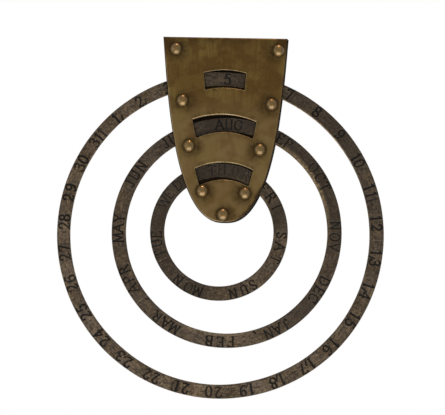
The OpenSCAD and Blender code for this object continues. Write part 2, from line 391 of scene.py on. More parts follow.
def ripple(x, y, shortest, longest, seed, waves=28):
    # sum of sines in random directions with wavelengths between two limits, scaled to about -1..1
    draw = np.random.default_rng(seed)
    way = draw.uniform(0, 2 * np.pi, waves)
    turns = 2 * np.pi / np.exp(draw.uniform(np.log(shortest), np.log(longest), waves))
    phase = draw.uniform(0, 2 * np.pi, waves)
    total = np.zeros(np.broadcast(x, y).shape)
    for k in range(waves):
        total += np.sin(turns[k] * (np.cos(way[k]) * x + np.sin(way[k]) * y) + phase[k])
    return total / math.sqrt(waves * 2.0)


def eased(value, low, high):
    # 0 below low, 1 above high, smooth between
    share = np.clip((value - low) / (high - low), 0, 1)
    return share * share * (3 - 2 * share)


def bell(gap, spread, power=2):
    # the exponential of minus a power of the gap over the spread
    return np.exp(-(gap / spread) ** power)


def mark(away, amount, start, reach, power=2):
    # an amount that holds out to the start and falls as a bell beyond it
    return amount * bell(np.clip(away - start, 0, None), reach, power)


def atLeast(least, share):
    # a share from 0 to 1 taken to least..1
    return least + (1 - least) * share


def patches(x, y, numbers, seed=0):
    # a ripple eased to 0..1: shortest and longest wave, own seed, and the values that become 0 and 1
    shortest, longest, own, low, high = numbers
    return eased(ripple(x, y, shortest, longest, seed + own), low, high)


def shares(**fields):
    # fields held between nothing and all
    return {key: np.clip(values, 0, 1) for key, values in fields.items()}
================
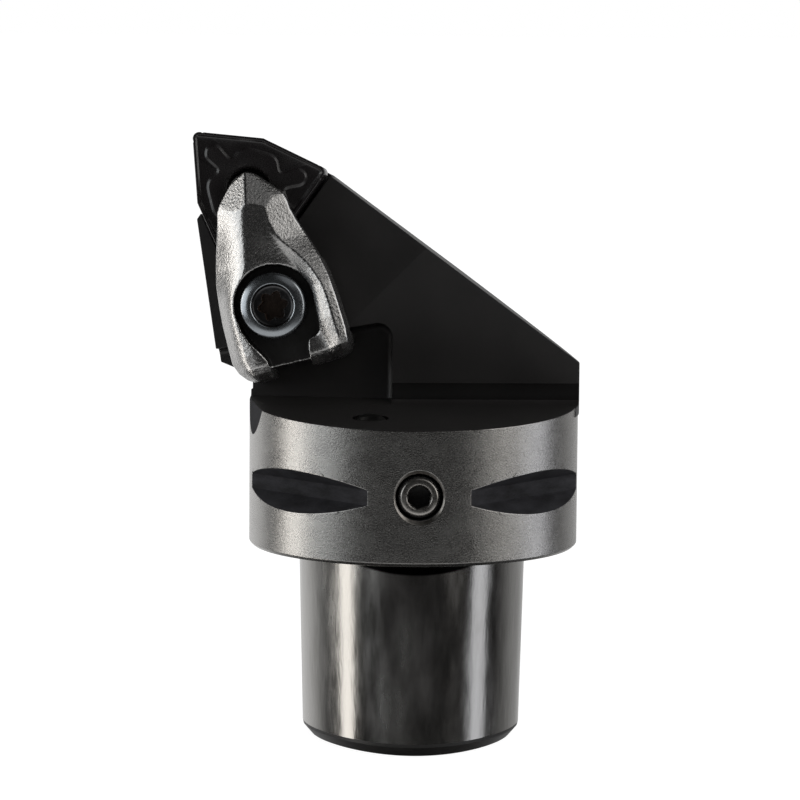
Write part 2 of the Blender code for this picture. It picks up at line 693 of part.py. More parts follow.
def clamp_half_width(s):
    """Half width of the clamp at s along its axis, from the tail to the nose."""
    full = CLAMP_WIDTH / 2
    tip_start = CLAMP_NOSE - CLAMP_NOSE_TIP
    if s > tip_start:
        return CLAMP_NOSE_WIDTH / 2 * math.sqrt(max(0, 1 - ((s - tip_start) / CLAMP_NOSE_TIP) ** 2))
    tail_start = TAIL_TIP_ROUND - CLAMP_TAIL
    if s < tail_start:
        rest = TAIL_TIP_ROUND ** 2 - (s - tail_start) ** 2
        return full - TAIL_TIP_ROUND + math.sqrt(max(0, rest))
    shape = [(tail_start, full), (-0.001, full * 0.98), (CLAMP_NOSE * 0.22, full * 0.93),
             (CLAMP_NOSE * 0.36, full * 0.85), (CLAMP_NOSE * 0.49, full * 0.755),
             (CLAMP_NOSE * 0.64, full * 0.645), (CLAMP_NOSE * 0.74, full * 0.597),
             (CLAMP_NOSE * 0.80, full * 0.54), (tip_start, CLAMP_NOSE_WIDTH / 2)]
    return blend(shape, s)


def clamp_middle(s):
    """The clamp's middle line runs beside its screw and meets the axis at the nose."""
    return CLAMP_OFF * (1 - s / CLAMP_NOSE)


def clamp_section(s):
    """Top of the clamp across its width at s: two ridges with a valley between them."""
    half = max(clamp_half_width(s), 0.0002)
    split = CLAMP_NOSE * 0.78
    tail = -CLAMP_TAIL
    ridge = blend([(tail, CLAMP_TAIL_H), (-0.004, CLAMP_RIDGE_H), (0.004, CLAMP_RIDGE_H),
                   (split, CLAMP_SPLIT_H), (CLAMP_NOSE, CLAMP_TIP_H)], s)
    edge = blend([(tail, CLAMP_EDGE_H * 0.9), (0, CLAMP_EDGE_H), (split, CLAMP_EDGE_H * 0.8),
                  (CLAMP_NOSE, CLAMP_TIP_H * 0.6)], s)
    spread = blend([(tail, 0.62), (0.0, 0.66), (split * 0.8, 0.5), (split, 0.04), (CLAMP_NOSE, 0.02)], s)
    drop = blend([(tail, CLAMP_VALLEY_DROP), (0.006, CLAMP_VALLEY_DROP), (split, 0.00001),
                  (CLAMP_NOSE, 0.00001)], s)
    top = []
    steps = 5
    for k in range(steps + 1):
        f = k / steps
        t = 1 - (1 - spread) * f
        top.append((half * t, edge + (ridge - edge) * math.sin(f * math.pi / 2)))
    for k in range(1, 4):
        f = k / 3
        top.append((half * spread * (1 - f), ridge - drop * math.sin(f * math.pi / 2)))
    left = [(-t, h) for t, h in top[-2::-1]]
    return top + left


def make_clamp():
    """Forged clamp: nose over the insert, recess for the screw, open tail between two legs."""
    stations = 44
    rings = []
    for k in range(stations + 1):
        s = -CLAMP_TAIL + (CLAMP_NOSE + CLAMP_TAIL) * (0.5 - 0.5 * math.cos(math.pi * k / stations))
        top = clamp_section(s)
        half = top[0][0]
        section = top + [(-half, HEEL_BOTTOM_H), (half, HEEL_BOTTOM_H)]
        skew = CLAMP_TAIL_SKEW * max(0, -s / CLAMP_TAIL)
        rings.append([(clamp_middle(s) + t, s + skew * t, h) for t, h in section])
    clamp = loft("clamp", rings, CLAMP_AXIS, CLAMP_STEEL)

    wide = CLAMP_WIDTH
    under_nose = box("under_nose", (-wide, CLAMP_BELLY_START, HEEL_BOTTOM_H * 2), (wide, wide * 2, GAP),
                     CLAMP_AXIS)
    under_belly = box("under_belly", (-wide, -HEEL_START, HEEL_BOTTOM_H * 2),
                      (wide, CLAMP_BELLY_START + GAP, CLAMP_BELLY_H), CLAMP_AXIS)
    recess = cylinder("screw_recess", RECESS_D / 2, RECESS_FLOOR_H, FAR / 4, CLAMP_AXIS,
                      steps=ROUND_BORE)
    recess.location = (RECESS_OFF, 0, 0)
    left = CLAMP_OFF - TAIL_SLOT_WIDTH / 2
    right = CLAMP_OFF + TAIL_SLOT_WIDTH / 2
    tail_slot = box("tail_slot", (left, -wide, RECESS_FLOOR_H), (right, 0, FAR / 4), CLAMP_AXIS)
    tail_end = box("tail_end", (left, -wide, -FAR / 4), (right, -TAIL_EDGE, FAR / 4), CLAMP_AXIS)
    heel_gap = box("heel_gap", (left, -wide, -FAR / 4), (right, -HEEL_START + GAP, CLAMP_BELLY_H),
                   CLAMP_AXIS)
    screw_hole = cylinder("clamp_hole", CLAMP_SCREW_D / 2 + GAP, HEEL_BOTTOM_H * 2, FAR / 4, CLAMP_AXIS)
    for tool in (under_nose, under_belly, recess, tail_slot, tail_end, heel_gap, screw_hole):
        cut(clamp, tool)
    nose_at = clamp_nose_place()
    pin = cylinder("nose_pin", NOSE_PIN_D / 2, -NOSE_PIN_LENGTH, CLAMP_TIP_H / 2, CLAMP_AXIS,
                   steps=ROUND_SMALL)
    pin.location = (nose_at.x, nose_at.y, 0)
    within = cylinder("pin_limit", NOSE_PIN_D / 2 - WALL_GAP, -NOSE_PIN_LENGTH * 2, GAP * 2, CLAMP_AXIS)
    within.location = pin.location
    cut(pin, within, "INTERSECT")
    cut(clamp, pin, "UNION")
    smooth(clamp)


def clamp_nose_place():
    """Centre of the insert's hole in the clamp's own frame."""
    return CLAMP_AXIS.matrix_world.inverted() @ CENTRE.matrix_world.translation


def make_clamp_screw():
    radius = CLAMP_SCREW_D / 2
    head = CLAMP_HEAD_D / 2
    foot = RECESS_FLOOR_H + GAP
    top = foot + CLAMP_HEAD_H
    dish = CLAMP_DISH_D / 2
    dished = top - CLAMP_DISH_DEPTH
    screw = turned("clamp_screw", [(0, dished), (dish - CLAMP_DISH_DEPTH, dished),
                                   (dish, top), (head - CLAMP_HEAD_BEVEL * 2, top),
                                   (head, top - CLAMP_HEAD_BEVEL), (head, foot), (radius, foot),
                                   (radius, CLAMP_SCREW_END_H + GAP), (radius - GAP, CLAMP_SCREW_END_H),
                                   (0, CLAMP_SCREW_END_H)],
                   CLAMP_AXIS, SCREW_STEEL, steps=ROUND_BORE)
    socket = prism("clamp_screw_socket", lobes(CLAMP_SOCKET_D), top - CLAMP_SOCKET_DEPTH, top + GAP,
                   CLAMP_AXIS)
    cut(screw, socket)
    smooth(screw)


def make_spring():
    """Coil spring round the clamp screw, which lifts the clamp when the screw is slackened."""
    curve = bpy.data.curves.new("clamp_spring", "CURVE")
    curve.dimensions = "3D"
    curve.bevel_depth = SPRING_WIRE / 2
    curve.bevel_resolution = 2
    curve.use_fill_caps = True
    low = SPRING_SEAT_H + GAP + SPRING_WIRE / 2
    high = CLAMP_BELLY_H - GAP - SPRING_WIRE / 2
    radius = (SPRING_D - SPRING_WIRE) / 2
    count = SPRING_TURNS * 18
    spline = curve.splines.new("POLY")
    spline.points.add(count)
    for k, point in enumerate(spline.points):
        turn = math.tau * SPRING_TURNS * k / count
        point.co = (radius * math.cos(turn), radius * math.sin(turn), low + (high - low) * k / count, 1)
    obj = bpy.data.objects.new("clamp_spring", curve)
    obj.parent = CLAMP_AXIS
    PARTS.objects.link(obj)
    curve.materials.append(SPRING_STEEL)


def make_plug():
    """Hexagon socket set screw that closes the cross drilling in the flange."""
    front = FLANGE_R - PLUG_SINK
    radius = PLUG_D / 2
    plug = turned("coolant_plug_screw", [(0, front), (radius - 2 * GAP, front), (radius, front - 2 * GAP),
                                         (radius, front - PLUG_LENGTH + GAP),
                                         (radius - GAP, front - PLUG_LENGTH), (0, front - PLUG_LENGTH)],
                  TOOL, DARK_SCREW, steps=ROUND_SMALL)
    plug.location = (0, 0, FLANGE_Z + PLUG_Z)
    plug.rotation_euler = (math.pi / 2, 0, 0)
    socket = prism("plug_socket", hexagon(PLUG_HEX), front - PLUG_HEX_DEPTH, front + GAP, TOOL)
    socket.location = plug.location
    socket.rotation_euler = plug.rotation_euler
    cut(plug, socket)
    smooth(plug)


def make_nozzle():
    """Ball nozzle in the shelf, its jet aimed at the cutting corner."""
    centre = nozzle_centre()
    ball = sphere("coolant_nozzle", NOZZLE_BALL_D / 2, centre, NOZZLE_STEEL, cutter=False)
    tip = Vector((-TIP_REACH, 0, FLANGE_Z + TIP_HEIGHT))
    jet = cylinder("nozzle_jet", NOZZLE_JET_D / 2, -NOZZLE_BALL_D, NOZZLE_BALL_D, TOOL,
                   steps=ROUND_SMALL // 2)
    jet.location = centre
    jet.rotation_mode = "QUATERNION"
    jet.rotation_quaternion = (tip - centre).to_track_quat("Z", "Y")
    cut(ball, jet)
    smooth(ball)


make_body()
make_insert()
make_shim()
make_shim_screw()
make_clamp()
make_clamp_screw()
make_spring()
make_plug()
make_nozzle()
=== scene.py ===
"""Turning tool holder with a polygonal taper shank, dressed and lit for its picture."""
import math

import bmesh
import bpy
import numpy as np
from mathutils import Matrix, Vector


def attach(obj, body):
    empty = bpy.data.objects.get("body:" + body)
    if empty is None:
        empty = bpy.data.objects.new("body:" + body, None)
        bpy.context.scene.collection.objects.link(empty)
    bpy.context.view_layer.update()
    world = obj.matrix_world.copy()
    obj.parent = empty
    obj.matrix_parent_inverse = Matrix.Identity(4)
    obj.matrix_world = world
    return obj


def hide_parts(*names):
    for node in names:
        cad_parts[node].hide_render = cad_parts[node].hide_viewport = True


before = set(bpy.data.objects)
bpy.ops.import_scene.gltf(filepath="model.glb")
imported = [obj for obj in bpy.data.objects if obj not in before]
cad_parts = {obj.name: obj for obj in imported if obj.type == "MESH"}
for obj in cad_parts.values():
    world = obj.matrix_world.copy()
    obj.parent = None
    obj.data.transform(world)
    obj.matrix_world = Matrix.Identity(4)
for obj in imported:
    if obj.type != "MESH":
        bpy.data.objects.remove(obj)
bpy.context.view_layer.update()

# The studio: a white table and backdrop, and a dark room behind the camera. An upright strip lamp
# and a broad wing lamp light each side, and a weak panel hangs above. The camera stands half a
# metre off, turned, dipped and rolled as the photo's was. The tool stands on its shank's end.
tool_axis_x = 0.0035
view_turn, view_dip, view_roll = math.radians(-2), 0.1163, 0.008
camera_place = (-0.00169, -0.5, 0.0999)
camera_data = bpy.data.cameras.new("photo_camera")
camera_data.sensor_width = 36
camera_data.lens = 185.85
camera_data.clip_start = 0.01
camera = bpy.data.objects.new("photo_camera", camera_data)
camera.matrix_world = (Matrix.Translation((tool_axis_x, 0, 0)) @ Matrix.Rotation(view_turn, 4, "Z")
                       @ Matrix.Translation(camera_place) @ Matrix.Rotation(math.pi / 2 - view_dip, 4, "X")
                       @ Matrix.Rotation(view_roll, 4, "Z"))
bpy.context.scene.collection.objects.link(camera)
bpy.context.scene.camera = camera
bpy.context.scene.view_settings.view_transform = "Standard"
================
◆ Exercise details
Of the entries listed above, reproduce only the lines starting at the line containing "make_body()" and ending at the line containing "cad_parts[node].hide_render = cad_parts[node].hide_viewport". Include both, exactly as they stand.

◆ Exercise solution
make_body()
make_insert()
make_shim()
make_shim_screw()
make_clamp()
make_clamp_screw()
make_spring()
make_plug()
make_nozzle()
=== scene.py ===
"""Turning tool holder with a polygonal taper shank, dressed and lit for its picture."""
import math

import bmesh
import bpy
import numpy as np
from mathutils import Matrix, Vector


def attach(obj, body):
    empty = bpy.data.objects.get("body:" + body)
    if empty is None:
        empty = bpy.data.objects.new("body:" + body, None)
        bpy.context.scene.collection.objects.link(empty)
    bpy.context.view_layer.update()
    world = obj.matrix_world.copy()
    obj.parent = empty
    obj.matrix_parent_inverse = Matrix.Identity(4)
    obj.matrix_world = world
    return obj


def hide_parts(*names):
    for node in names:
        cad_parts[node].hide_render = cad_parts[node].hide_viewport = True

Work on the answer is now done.